Re: Religion and Holidays, were Socialism (WAS: Re: Why Can't We Just Not Talk Politics?
From: | Mark J. Reed <markjreed@...> |
Date: | Thursday, January 1, 2004, 4:39 |
On Wed, Dec 31, 2003 at 08:06:28PM -0800, Costentin Cornomorus wrote:
> Personally, I rather fancy the ancient practice
> of having the New Year on Lady Day (25 March).
> Quite a ways til the REAL new year!...
Not so ancient. January 1st was the first day of the new year in the
calendar was decreed by Caesar; the Lady Day/Annunciation/etc thing was a
much later innovation, and not a universal practice. That's one good
thing the Gregorian Reform had going for it, anyway: it brought the Brits
back to a sensible date for the New Year. :)

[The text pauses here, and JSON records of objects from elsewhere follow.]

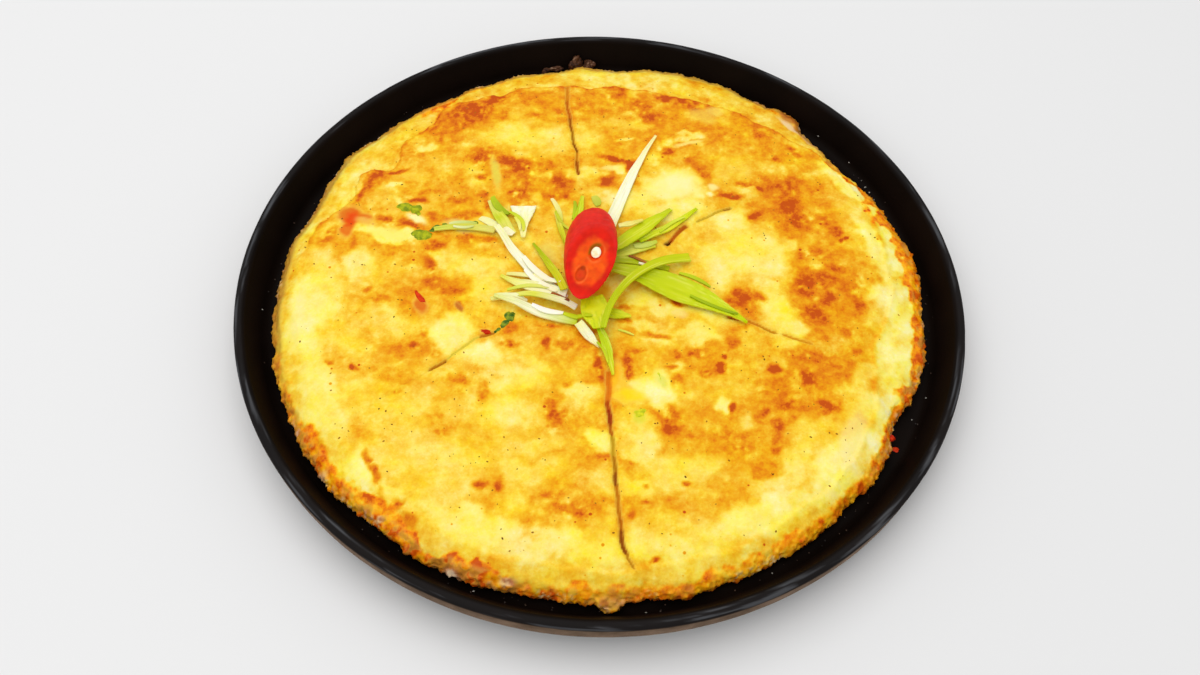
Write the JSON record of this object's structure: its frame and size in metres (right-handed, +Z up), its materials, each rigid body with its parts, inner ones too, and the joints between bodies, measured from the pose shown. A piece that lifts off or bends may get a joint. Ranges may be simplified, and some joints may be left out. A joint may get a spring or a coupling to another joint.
{
  "type": "pajeon on plate",
  "caption": "Round Korean spring-onion pancake cut in wedges on a cast-iron plate, topped with a red chilli slice and spring-onion shreds.",
  "frame": {"origin": "middle of the plate's underside, on the surface it stands on", "axes": "+Z up, +X to the diner's right, -Y towards the diner; the plate is round about +Z"},
  "size_m": [0.28, 0.28, 0.0313],
  "materials": {
    "cast_iron": "seasoned, satin black",
    "crust": "fried batter, golden yellow with orange-brown patches, lightly oiled",
    "onion_white": "moist, cream white to pale green",
    "onion_green": "moist, bright yellow-green",
    "chilli_flesh": "wet, glossy red with an orange middle",
    "chilli_seed": "smooth cream"
  },
  "bodies": {
    "root": {"plate": "cast_iron", "pajeon_slice_1": "crust", "pajeon_slice_2": "crust", "pajeon_slice_3": "crust", "pajeon_slice_4": "crust", "pajeon_slice_5": "crust", "pajeon_slice_6": "crust", "shred_pale_far_left": "onion_white", "shred_green_left": "onion_green", "shred_pale_flared": "onion_white", "shred_green_thin_back": "onion_green", "shred_green_back": "onion_green", "shred_pale_right": "onion_white", "shred_green_low_right": "onion_green", "leaf_green_right": "onion_green", "shred_green_long_right": "onion_green", "shred_green_wide_right": "onion_green", "shred_white_long": "onion_white", "shred_pale_short_right": "onion_white", "shred_white_left": "onion_white", "shred_white_broad_left": "onion_white", "shred_green_spear_left": "onion_green", "shred_pale_thin_left": "onion_white", "shred_pale_low_left": "onion_white", "shred_pale_front": "onion_white", "shred_green_front": "onion_green", "shred_green_short_right": "onion_green", "shred_green_broad_front": "onion_green", "shred_green_hooked": "onion_green", "chilli_slice": "chilli_flesh", "chilli_seed": "chilli_seed"}
  },
  "joints": []
}
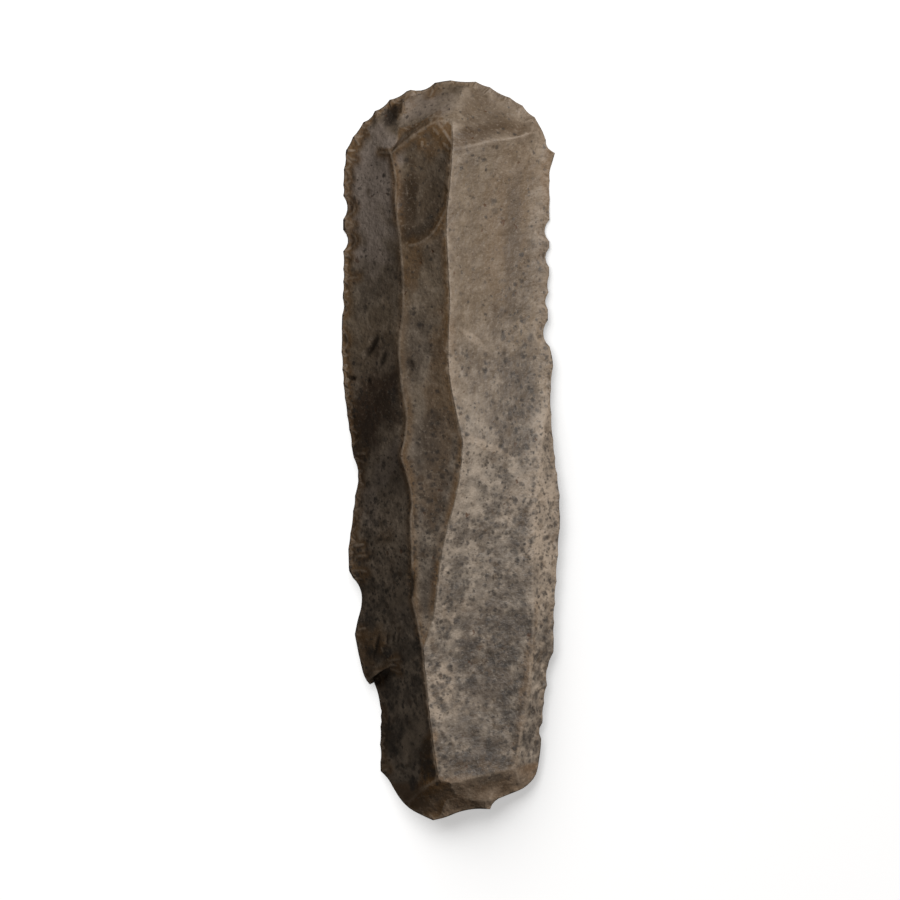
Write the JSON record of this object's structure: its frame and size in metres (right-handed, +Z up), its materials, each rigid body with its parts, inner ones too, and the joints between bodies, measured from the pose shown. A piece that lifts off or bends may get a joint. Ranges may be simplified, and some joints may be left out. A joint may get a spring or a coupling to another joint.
{
  "type": "flint blade scraper",
  "caption": "Long flint blade with a ridged, flake-scarred back, retouched sides and a rounded, steeply trimmed scraping end.",
  "frame": {"origin": "on the surface it lies on, under the middle of the blade's bounding box", "axes": "+Y along the blade to its rounded scraping end, +Z up out of the ridged back, +X to the right of the picture"},
  "size_m": [0.031, 0.105, 0.0112],
  "materials": {
    "flint": "satin"
  },
  "bodies": {
    "root": {"flint_blade": "flint"}
  },
  "joints": []
}
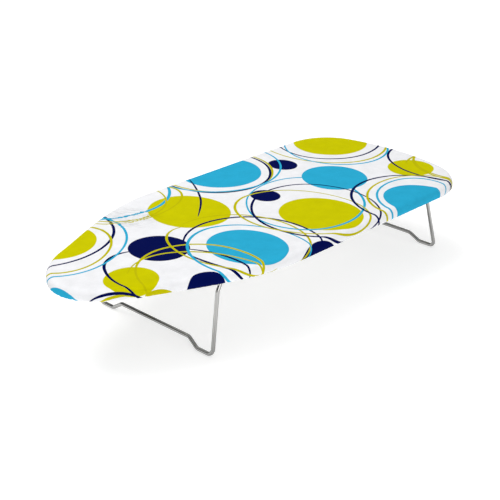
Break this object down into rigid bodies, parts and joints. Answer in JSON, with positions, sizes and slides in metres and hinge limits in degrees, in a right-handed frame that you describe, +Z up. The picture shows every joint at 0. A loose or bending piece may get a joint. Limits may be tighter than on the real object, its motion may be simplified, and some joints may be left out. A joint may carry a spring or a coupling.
{
  "type": "tabletop ironing board",
  "caption": "Low ironing board for a table: padded steel mesh board with a blunt nose, printed cotton cover and folding U-shaped wire legs.",
  "frame": {"origin": "on the table, under the middle of the board's length and width, with the legs open", "axes": "+X from the nose to the tail, +Y to the left seen from the nose-to-tail direction, +Z up"},
  "size_m": [0.73, 0.32, 0.13],
  "materials": {
    "printed_cotton": "plain-weave white cotton printed with lime, turquoise and navy discs and thin rings",
    "felt": "needled off-white felt pad",
    "elastic": "white covered elastic cord",
    "painted_steel": "light grey powder coat",
    "zinc_steel": "zinc plated",
    "leg_wire": "drawn bright wire, satin"
  },
  "bodies": {
    "board": {"cover": "printed_cotton", "foam_pad": "felt", "mesh_top": "painted_steel", "edge_frame": "painted_steel", "hem_elastic": "elastic", "nose_brace": "painted_steel", "tail_brace": "painted_steel", "nose_saddle_left": "zinc_steel", "nose_saddle_right": "zinc_steel", "tail_saddle_left": "zinc_steel", "tail_saddle_right": "zinc_steel", "nose_rivet_left_a": "zinc_steel", "nose_rivet_left_b": "zinc_steel", "nose_rivet_right_a": "zinc_steel", "nose_rivet_right_b": "zinc_steel", "tail_rivet_left_a": "zinc_steel", "tail_rivet_left_b": "zinc_steel", "tail_rivet_right_a": "zinc_steel", "tail_rivet_right_b": "zinc_steel"},
    "nose_leg": {"nose_leg": "leg_wire"},
    "tail_leg": {"tail_leg": "leg_wire"}
  },
  "joints": [
    {"name": "nose_leg_fold", "type": "hinge", "parent": "board", "child": "nose_leg", "pos_m": [-0.17413, 0, 0.1162], "axis": [0, -1, 0], "range_deg": [0, 98.5]},
    {"name": "tail_leg_fold", "type": "hinge", "parent": "board", "child": "tail_leg", "pos_m": [0.2738, 0, 0.1162], "axis": [0, 1, 0], "range_deg": [0, 105.5]}
  ]
}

(I understand the March 25th idea: start the year on the equinox [which
originally fell on the 25th, but drifted due to the inaccuracies in the
Julian year, and the Gregorian reform only corrected back to Nicaea,
not to Caesar]. But why not start a new month at the same time?
Heck, why stop there? Start a new week, too! Get all your ducks
in a row, so the year starts with the first second of the first
minute of the first hour of the first day of the first week of the
first month of the first season of the year.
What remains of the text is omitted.